Berlin - Die SPD-Spitze hat Vorwürfe aus den eigenen Reihen und aus dem DGB zurückgewiesen, wonach die Hartz-IV-Reform der Regierung Schröder die Probleme der sogenannten Unterschicht verschlimmert habe. Nach der Telefonkonferenz des Parteipräsidiums sagte SPD-Generalsekretär Hubertus Heil am Montag, das Gremium habe über alle Flügel hinweg die von Parteichef Kurt Beck angestoßene Debatte über die neue Armut „einmütig und einstimmig“ begrüßt. Es sei zudem höchste Zeit, dass sich die gesamte Gesellschaft mit diesem Problem auseinandersetze.

„Wir erkennen die Realität an. Wir wollen aber zeigen, dass wir uns damit nicht abfinden“, sagte der Generalsekretär. Den Behauptungen aus den Reihen der SPD-Linken, wonach die Arbeitsmarktgesetze der alten Regierung für die Fehlentwicklungen verantwortlich seien, wies Heil entschieden zurück. Tatsächlich sei mit den Hartz-Gesetzen der Blick auf notwendige soziale Reformen geöffnet worden. Wie zuvor im Tagesspiegel-Interview distanzierte sich Heil erneut von dem Begriff „Unterschicht“. Beck hatte vor acht Tagen die Debatte mit einem Interview angestoßen, sich den Begriff aber tatsächlich nicht zu eigen gemacht.
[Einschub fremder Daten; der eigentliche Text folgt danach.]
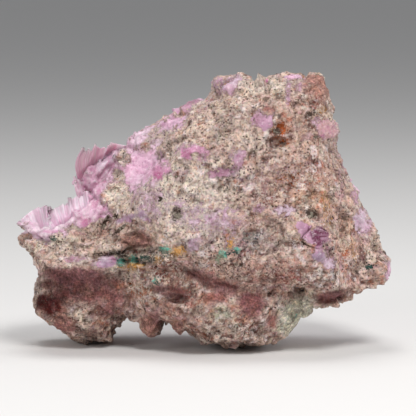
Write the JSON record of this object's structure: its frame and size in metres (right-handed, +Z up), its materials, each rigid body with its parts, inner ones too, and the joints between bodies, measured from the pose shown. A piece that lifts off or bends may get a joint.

Der SPD-Generalsekretär begrüßte es, dass nun auch in der Union die Debatte über die neue Armut begonnen habe. „Das ist ein neuer Akzent“, sagte er. Nach SPD-Chef Beck hatte am Wochenende auch Unionsfraktionschef Volker Kauder konkrete Hilfen für dauerhaft von Armut, Arbeitslosigkeit und sozialer Ausgrenzung bedrohte Menschen gefordert. „Es gibt in Teilen der Gesellschaft bereits Verwahrlosung“, hatte Kauder der „Süddeutschen Zeitung“ gesagt. Das Problem habe sich „deutlich verschärft“.

Mit Blick auf Äußerungen von Bundesfamilienministerin Ursula von der Leyen (CDU) begrüßte es Heil, dass Unionspolitiker „mehr Hinwendung des Staates zu Kindern“ forderten. Die Ministerin hatte nach Bekanntwerden des Todes des zweijährigen Kevin aus Bremen vergangene Woche ein neues Frühwarnsystem für vernachlässigte Kinder angekündigt. Öffentliche Betreuungseinrichtungen seien eine Chance für benachteiligte Kinder, um Bildungsdefizite zu beheben und am sozialen Leben teilzunehmen, sagte sie.

Eine neue Studie des Berliner Think Tanks Berlinpolis, die von der gewerkschaftsnahen Hans-Böckler-Stiftung gefördert wurde, kommt zu dem Schluss, dass Deutschland trotz hoher Sozialausgaben mehr soziale Ungerechtigkeit produziert als die meisten anderen EU-Staaten. „Wir geben das Geld falsch aus und nehmen es falsch ein“, sagte Berlinpolis-Chef Daniel Dettling dem Tagesspiegel. Im Vergleich zu den erfolgreichen skandinavischen Ländern werde der Sozialstaat zu stark über Abgaben und zu wenig über Steuern finanziert, ausgegeben werde zu viel für individuelle Transfers und zu wenig für soziale Dienstleistungen. Dettling kritisierte, im Zentrum der deutschen Sozialpolitik stehe „nach wie vor die materielle Umverteilung“ statt wie in Skandinavien etwa die Vereinbarkeit von Familie und Beruf. Dettling forderte eine neue Grundsicherungsdebatte. „Menschen ohne eine Art Grundvertrauen, dass sie auch in schwierigen Zeiten aufgefangen, unterstützt und immer weiter gefördert werden, sind nicht bereit, den notwendigen Umbau unseres Sozialsystems hin zu einem investiven statt umverteilenden Sozialstaat mitzutragen“, warnte er: „Dann sehen sie sich als Verlierer.“ Deutschland brauche mehr Flexibilität auf den Arbeitsmärkten, aber auch mehr Verlässlichkeit.